McCreery reached out to Rucker, and then Rogers reached out to the band about the collaboration. Hootie & the Blowfish agreed to sing the song on the track. While McCreery and his team were in the studio tracking for the new EP, Mark Bryan, Dean Felber and Jim Sonefeld were together in the studio and called, asked McCreery's group to record with them at that moment. They assembled the band and picked a tempo and key for them. Hootie & the Blowfish recorded their part before the song was even recorded. Bryan, Felber and Sonefeld re-recorded their signature group harmonies from "Hold My Hand" at Bryan's studio on the South Carolina coast, while Rucker traveled to Nashville, Tennessee from London, where he now lives, and recorded his part in Rogers' home studio, where McCreery records his music.

McCreery has also said, "This song takes me back to those summers of having fun with no responsibilities with good times and good tunes. For me growing up in the Carolinas, Hootie & the Blowfish were just massive and such a huge part of great summers growing up. That's what this song 'Bottle Rockets' is about."

==Composition==
"Bottle Rockets" is a mid-tempo country song. In the lyrics, Scotty McCreery fondly recalls a summer memory with his lover at the beach, which he describes in the chorus: "Bottle rockets in the sky / Bare feet in the sand / Bonfire in her eyes / Cold beer in the can / Moonlight on the waves / Her kiss in the dark". He then mentions playing "Hold My Hand" on the guitar, followed by Hootie & the Blowfish singing the chorus of that song.

== Music video ==
The music video for "Bottle Rockets" premiered on September 19, 2025, and was directed by Jeff Ray. Filmed on the Isle of Palms, South Carolina, it sees the artists strumming their instruments around a fire at the beach, with ocean waves in the background. At sunset, they launch some bottle rockets into the sky.

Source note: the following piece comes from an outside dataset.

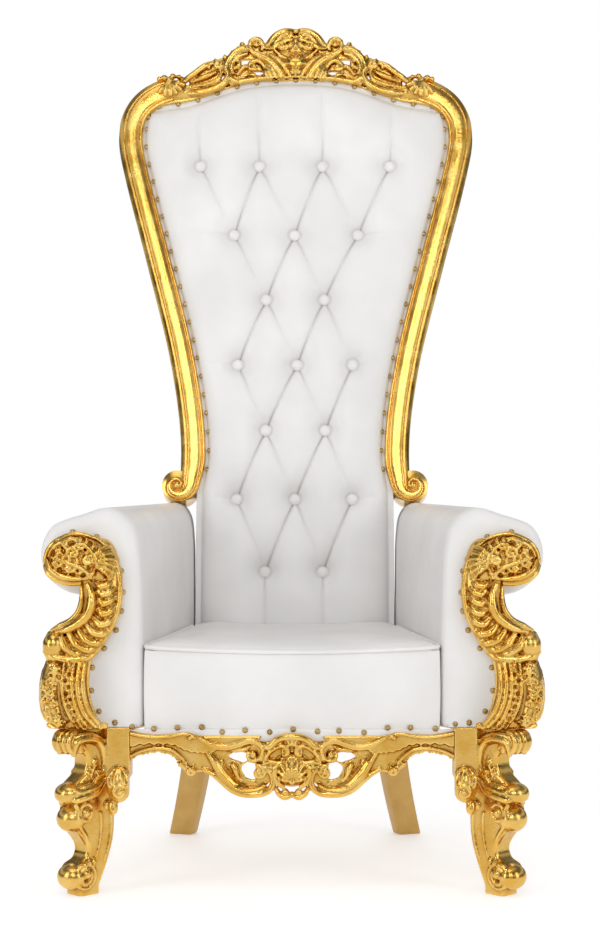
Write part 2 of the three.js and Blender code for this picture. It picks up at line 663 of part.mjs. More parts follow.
const pairs = [
  ['leg_front', frontLeg(), gold],
  ['leg_rear', rearLeg(), paintedGold],
  ['rail', sideRail(), gold],
  ['arm_pad', armPad(), leather],
  ['arm_facing', armFacing(), gold],
];
function addPair(group, label, solid, look) {
  const right = meshOf(`${label}_right`, solid, look);
  const left = meshOf(`${label}_left`, solid, look);
  left.scale.x = -1;
  group.add(right, left);
}
pairs.forEach(([label, solid, look]) => addPair(onFeet, label, solid, look));

const frontRailHalf = apronHalf - 4 - touchGap;
const backRailHalf = railEnd(railRear + railThickness) - railThickness - touchGap;
onFeet.add(meshOf('rail_front', crossRail(frontRailHalf, railFront, frontRailDepth), gold));
onFeet.add(meshOf('rail_back', crossRail(backRailHalf, railRear, railDepth), gold));
onFeet.add(meshOf('apron', apron(), gold));
onFeet.add(meshOf('seat_pad', seatPad(), leather));

const back = new THREE.Group();
back.position.set(0, backFoot, legTop);
back.rotation.x = -lean;
onFeet.add(back);
back.add(meshOf('back_pad', backPad(), leather));
back.add(meshOf('back_panel', backPanel(), leather));
addPair(back, 'stile', stile(), gold);
back.add(meshOf('crest', crest(), gold));
buttonPlaces.forEach((place, i) => {
  back.add(meshOf(`button_${i + 1}`, button(place), leather));
});

export default throne;
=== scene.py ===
import math

import bmesh
import bpy
from mathutils import Matrix, Vector, noise


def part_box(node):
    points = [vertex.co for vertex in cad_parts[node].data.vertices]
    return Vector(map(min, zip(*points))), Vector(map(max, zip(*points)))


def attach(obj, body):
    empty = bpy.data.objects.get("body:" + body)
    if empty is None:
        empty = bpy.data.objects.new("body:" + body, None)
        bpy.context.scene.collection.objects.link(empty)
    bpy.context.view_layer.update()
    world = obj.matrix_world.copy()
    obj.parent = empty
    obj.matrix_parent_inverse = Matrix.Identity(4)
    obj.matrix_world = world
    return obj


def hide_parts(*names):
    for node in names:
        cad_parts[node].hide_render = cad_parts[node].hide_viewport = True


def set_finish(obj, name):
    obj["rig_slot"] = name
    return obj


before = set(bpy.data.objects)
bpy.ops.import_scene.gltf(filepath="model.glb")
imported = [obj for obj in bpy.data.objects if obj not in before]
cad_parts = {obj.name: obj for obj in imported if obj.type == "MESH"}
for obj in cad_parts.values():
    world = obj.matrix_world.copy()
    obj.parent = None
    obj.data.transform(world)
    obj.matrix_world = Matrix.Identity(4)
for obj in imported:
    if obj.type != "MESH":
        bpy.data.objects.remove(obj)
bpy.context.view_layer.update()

mm = 0.001

# Everything is drawn in millimetres: x to the viewer's right, z up, and depth behind the
# front feet. The back is drawn upright, its height measured up the slope, and then leaned.
throne = {"seatFront": 14, "backFoot": 530, "backDepth": 64, "legTop": 310, "backLean": 11.5}
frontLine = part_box("seat_pad")[0].y - throne["seatFront"] * mm
lean = math.radians(throne["backLean"])
onFloor = Matrix.Translation((0, frontLine, 0)) @ Matrix.Scale(mm, 4)
onBack = (Matrix.Translation((0, frontLine + throne["backFoot"] * mm, throne["legTop"] * mm))
          @ Matrix.Rotation(-lean, 4, "X") @ Matrix.Scale(mm, 4))
mirrorX = Matrix.Scale(-1, 4, (1, 0, 0))


def lerp(a, b, t):
    return a + (b - a) * t


def clamp(value):
    return max(0.0, min(1.0, value))


def smoothStep(t):
    t = clamp(t)
    return t * t * (3 - 2 * t)


def sample(values, t):
    place = clamp(t) * (len(values) - 1)
    low = min(int(place), len(values) - 2)
    return lerp(values[low], values[low + 1], place - low)


# Drawing helpers

def smoothPath(points, perSpan=6):
    # A curve through every point, without overshooting where they crowd together
    knots = [Vector(p) for p in points]
    knots = [knots[0] * 2 - knots[1]] + knots + [knots[-1] * 2 - knots[-2]]
    path = []
    for i in range(1, len(knots) - 2):
        a, b, c, d = knots[i - 1:i + 3]
        ta = max((b - a).length, 1e-3) ** 0.5
        tb = max((c - b).length, 1e-3) ** 0.5
        tc = max((d - c).length, 1e-3) ** 0.5
        leave = ((b - a) / ta - (c - a) / (ta + tb) + (c - b) / tb) * tb
        arrive = ((c - b) / tb - (d - b) / (tb + tc) + (d - c) / tc) * tb
        for step in range(perSpan):
            t = step / perSpan
            path.append(b * (2 * t ** 3 - 3 * t ** 2 + 1) + leave * (t ** 3 - 2 * t ** 2 + t)
                        + c * (3 * t ** 2 - 2 * t ** 3) + arrive * (t ** 3 - t ** 2))
    path.append(knots[-2])
    return path


def evenly(path, gap):
    # Places along a path, a gap apart
    spans = [(b - a).length for a, b in zip(path, path[1:])]
    total = sum(spans)
    count = max(1, round(total / gap))
    places = []
    for i in range(count + 1):
        left = total * i / count
        at = 0
        while at < len(spans) - 1 and left > spans[at]:
            left -= spans[at]
            at += 1
        places.append(path[at].lerp(path[at + 1], clamp(left / max(spans[at], 1e-6))))
    return places


def scroll(x, z, radius, start, sweep, inner=0.25):
    count = max(3, math.ceil(abs(sweep) / 40))
    points = []
    for i in range(count + 1):
        share = i / count
        angle = math.radians(start + sweep * share)
        reach = radius * lerp(1, inner, share)
        points.append((x + reach * math.cos(angle), z + reach * math.sin(angle)))
    return points


def sprig(x, z, turn, reach, drop=0, tall=None):
    # A root, and a tip that points from it at an angle
    angle = math.radians(turn)
    return [(x, z - drop), (x + reach * math.cos(angle), z + (tall or reach) * math.sin(angle))]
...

== Commercial performance ==
"Bottle Rockets" reached No. 1 on the Billboard Country Airplay chart dated October 4, 2025, becoming McCreery's sixth No. 1 single, his first since "Damn Strait" in July 2022, and Hootie & the Blowfish's first. Additionally, this accomplishment made Hootie & the Blowfish lead singer Darius Rucker, who had achieved nine number one singles as a solo artist up to this point, the second artist in that chart's history to top the chart as both a solo artist and as a member of a duo or group.

==Charts==

===Weekly charts===

Weekly chart performance for "Bottle Rockets"
| Chart (2025) | Peak position |
|---|---|
| Canada Hot 100 (Billboard) | 43 |
| Canada Country (Billboard) | 1 |
| UK Country Airplay (Radiomonitor) | 4 |
| US Billboard Hot 100 | 32 |
| US Country Airplay (Billboard) | 1 |
| US Hot Country Songs (Billboard) | 6 |

===Year-end charts===

Year-end chart performance for "Bottle Rockets"
| Chart (2025) | Position |
|---|---|
| US Country Airplay (Billboard) | 29 |
| US Hot Country Songs (Billboard) | 40 |

== Certifications ==

Certifications for "Bottle Rockets"
| Region | Certification | Certified units/sales |
| Canada (Music Canada) | Gold | 40,000^{‡} |
| United States (RIAA) | Gold | 500,000^{‡} |
^{‡} Sales+streaming figures based on certification alone.